Choosing a policy in practice

Skewed hot set, stable popularity — LFU or W-TinyLFU (Caffeine, Redis LFU).
Recency-driven sessions and API responses — LRU or segmented LRU.
Mixed unknown workload — ARC or adaptive clock; measure hit ratio under production traffic.
Hardware-like simplicity — random or FIFO only when metadata cost exceeds benefit.
Scan-heavy batch jobs — bypass cache for the scan (Postgres seq_scan hints, dedicated read replicas) rather than tuning eviction alone.
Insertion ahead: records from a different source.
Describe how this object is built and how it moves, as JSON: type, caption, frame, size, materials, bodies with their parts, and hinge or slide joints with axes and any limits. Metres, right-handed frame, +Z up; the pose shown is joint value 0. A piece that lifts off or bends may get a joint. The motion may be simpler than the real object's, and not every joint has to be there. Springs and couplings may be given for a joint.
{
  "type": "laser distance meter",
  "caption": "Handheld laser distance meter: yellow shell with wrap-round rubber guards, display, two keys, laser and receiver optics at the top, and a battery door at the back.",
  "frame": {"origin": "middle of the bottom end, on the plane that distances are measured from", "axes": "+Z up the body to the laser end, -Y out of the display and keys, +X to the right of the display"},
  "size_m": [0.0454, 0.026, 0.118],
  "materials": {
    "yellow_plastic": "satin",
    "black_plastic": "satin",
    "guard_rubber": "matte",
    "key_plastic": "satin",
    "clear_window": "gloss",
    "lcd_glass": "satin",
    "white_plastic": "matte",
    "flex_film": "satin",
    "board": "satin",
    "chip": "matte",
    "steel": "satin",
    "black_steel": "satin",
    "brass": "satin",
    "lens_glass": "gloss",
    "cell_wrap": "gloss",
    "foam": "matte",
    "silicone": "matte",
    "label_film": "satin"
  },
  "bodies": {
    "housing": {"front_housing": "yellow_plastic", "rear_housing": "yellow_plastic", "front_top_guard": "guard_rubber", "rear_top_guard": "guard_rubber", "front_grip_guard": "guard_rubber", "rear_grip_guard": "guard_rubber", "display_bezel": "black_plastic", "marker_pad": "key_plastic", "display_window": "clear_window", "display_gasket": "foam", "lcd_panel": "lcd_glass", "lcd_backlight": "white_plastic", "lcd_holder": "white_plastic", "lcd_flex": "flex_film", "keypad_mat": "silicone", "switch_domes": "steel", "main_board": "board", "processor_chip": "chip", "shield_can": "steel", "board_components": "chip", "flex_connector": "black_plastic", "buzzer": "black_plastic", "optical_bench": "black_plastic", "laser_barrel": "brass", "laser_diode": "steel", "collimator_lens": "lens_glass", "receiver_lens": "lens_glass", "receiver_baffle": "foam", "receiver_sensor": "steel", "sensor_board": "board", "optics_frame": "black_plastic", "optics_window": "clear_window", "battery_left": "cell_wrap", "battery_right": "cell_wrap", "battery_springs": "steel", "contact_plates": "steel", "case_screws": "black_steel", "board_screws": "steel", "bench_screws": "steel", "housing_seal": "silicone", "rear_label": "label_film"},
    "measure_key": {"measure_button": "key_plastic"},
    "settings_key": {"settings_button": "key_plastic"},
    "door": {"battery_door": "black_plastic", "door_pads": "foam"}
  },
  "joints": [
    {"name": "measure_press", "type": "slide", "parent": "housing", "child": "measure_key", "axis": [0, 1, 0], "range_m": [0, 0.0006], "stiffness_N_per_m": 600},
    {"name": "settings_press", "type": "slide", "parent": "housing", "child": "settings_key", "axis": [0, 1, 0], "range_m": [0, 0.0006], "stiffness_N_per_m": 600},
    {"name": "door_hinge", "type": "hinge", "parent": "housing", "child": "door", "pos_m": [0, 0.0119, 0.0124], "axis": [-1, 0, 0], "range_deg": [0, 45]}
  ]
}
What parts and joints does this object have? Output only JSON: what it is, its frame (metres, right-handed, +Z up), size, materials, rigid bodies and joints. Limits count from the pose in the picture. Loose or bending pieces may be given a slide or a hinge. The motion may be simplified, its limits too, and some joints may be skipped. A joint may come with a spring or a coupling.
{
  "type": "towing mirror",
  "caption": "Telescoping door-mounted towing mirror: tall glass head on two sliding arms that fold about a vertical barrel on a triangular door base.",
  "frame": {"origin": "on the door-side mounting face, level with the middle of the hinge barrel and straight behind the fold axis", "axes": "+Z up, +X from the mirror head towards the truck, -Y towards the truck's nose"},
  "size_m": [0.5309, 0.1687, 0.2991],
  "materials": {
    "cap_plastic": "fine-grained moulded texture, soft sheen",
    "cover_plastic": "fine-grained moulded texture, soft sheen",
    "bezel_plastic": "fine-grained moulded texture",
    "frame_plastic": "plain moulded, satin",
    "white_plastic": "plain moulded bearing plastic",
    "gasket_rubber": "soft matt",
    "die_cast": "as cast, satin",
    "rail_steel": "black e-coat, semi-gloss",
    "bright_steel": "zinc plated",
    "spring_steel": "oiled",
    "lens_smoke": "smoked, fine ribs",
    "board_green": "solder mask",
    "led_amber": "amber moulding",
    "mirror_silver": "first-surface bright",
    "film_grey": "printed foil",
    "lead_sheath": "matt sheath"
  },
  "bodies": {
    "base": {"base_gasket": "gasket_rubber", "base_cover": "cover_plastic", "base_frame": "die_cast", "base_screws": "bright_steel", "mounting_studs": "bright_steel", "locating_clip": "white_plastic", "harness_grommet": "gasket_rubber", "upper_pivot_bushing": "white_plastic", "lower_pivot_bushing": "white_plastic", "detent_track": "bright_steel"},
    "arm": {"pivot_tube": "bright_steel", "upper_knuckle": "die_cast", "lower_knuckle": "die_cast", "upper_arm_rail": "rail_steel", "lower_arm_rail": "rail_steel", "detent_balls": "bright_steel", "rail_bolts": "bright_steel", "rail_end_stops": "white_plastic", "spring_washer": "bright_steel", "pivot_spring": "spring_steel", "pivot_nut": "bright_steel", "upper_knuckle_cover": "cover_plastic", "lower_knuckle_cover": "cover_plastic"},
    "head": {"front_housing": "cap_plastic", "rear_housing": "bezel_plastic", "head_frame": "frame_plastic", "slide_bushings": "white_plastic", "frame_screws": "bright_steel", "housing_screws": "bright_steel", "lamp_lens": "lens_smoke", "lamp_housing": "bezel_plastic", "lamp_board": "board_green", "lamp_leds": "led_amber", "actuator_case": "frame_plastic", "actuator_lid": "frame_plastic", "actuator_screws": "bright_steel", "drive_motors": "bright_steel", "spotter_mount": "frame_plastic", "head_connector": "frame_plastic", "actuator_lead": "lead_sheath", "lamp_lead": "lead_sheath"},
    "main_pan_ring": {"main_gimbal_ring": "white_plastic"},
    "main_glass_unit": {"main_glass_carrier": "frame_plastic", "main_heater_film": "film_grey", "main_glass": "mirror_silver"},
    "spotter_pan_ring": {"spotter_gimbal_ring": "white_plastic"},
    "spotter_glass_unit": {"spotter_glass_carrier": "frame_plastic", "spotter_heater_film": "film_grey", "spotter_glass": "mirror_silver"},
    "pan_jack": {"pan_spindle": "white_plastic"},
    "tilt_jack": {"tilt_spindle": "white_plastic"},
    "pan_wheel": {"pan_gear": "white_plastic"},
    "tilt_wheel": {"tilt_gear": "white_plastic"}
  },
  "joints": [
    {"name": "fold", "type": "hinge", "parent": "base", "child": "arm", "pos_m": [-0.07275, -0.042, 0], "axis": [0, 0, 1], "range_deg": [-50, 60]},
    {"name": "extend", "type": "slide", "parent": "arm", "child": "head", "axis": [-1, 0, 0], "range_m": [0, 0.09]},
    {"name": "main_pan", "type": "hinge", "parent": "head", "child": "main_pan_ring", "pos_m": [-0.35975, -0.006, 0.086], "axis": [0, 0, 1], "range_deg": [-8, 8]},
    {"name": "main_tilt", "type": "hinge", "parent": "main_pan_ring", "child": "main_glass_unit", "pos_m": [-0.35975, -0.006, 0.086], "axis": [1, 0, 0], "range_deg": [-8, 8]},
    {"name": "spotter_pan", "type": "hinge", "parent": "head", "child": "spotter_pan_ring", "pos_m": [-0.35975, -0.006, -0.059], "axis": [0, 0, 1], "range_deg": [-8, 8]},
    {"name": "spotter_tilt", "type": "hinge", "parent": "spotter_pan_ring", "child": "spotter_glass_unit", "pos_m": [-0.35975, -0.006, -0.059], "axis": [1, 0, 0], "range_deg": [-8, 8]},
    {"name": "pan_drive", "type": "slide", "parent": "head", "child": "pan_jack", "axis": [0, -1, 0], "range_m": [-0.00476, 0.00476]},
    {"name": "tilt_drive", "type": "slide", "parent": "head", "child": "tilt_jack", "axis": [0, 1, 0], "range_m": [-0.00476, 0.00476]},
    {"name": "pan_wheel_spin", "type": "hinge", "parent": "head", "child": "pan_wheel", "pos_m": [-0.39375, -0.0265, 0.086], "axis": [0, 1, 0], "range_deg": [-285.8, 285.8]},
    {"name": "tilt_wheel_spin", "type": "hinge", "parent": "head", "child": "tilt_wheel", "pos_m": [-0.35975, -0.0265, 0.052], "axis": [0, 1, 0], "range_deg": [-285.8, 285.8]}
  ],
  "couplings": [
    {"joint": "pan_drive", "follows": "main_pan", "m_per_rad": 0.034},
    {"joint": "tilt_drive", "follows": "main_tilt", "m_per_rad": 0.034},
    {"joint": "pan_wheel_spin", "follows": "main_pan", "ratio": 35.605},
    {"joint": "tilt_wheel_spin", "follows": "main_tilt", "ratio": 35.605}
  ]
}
Always measure with representative traffic. Micro-benchmarks that fit in L3 cache lie. Track hit ratio, evicted-bytes, and tail latency when maxmemory or cgroup limits approach saturation.

Common pitfalls

Assuming LRU is always optimal — optimal replacement (Belady's MIN) needs future knowledge; LRU is a heuristic.
Caching unbounded key cardinality — unique URLs or user IDs evict the entire hot set on first access each.
Ignoring stampede on eviction — mass expiry or flush triggers thundering herd to origin; use singleflight or stale-while-revalidate.
Confusing TTL with LRU — a key can be LRU-eligible but not yet expired, or expired but still occupying memory until accessed.
Global LRU under contention — one lock on a million-entry list becomes the bottleneck before memory does.

Practical checklist

Characterize access pattern: recency-heavy, frequency-heavy, or scan-dominated.
Set explicit cache size limits (maxmemory, JVM heap, CDN quota).
Pick eviction policy to match pattern; prefer adaptive libraries when unsure.
Combine TTL for freshness with size eviction for capacity.
Monitor hit ratio and eviction rate; alert before sustained miss storms.
Isolate scan workloads from interactive caches where possible.